Mr. Nelson Lozano: As communicated in the updated NDC, Colombia is driving a low-carbon and climate-resilient development approach in the country with specific goals and measures in different sectors and territories. Colombia is aiming to include climate change considerations into the planning instruments of the agricultural sector and implement innovative adaptation actions. The country is focusing on improving the capacities of 10 agricultural subsectors (rice, corn, palm, potato, beef cattle, dairy cattle, cocoa, banana, coffee, and sugar cane) to adapt to climate change.
In addition to the goals outlined in the NDC, actions are being carried out to provide agricultural producers with high-quality climate information through participatory spaces and the joint construction of a capacity-building platform called "Technical Agroclimatic Tables” (Mesas Técnicas Agroclimáticas – MTAs) at the national level and in the five regions that have the greatest agricultural potential.
What are some of Colombia's main barriers to achieving adaptation and mitigation goals?
Mr. Nelson Lozano: Colombia has made considerable efforts to mainstream adaptation and mitigation priorities into its national development plans. However, it is necessary to strengthen local capacities in tandem.
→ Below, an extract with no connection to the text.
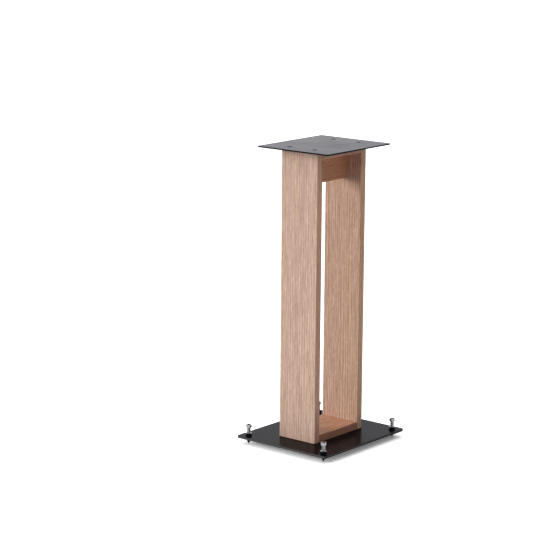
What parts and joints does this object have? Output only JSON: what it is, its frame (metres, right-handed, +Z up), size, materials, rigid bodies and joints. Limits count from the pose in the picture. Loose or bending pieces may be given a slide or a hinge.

We are strengthening local capacities by improving climate information and tools and improving adaptation management through the implementation of current planning instruments at the sectoral and territorial levels. Colombia and its five regions have a multicultural and diverse context, which is why it’s important to strengthen capacity across all levels of society. Furthermore, the most relevant barrier for the agriculture sector is to channel investments for climate adaptation and mitigation implementation. Also, given the geographic heterogeneity of the country, more technical and financial support is required to strengthen the resilience of production systems.
Where do you see the SCALA programme adding value to overcome these obstacles and achieve these priorities?
Mr. Nelson Lozano: The SCALA programme approach is tackling intervention actions at various levels in Colombia. At the national level, SCALA is designed to strengthen the integral management of the Comprehensive Plan for Climate Change Management of the Agricultural Sector (PIGCC-Ag).
At the sectoral level, and in coordination with the Ministry of Agriculture, SCALA is strengthening collaboration with the private sector. Private sector engagement will enhance adaptation dialogues and implement voluntary agreement processes. It can also enable new opportunity windows of climate financing and implement practical tools in a territorial analysis on risks and vulnerabilities for each department. The analysis of results will be disseminated through a virtual platform. The country will also develop a systematization route of preserving 15 traditional indigenous knowledge practices oriented towards climate adaptation in the five regions in Colombia.
At the sub-national level, SCALA is focusing on climate change considerations in planning instruments of the agricultural sector. The programme is implementing regional adaptation actions in five agricultural subsectors: rice, corn, cattle and dairy cattle, sugar cane and cocoa, and developing actions with transformative potential. In this context, a certification scheme is being developed and piloted for small and medium-sized producers who voluntarily adopt climate adaptation measures on their farms.
And lastly, to increase the productivity of the sector while preserving the nature-based solutions, two scalable experiences will be developed at the local level in the moorland ecosystems. This activity is seeking a real impact for rural producers through territorial laboratories and observatory strategies that facilitate the scaling up of these actions.
SCALA actions must be integrated with existing programmes and projects in-country or those in the process of being implemented, such as ProNDC GIZ. This project implements climate adaptation actions in corn, dairy and meat farming in the Sucre and Córdoba regions and intends to be replicated in other territories. Another in-country project is the Biocarbon Fund project that foresees its initiation in 2023, and will work with the corn, cattle and cocoa value chains.
With this approach, the SCALA programme can join forces, collaborate and contribute to reducing the gaps and barriers identified in the agricultural sector, particularly for those medium and small-scale producers, and in conjunction with municipal, departmental, and national authorities, strengthen Colombia’s agriculture sector to be more resilient to climate change and safeguard the livelihoods of family farmers and businesses.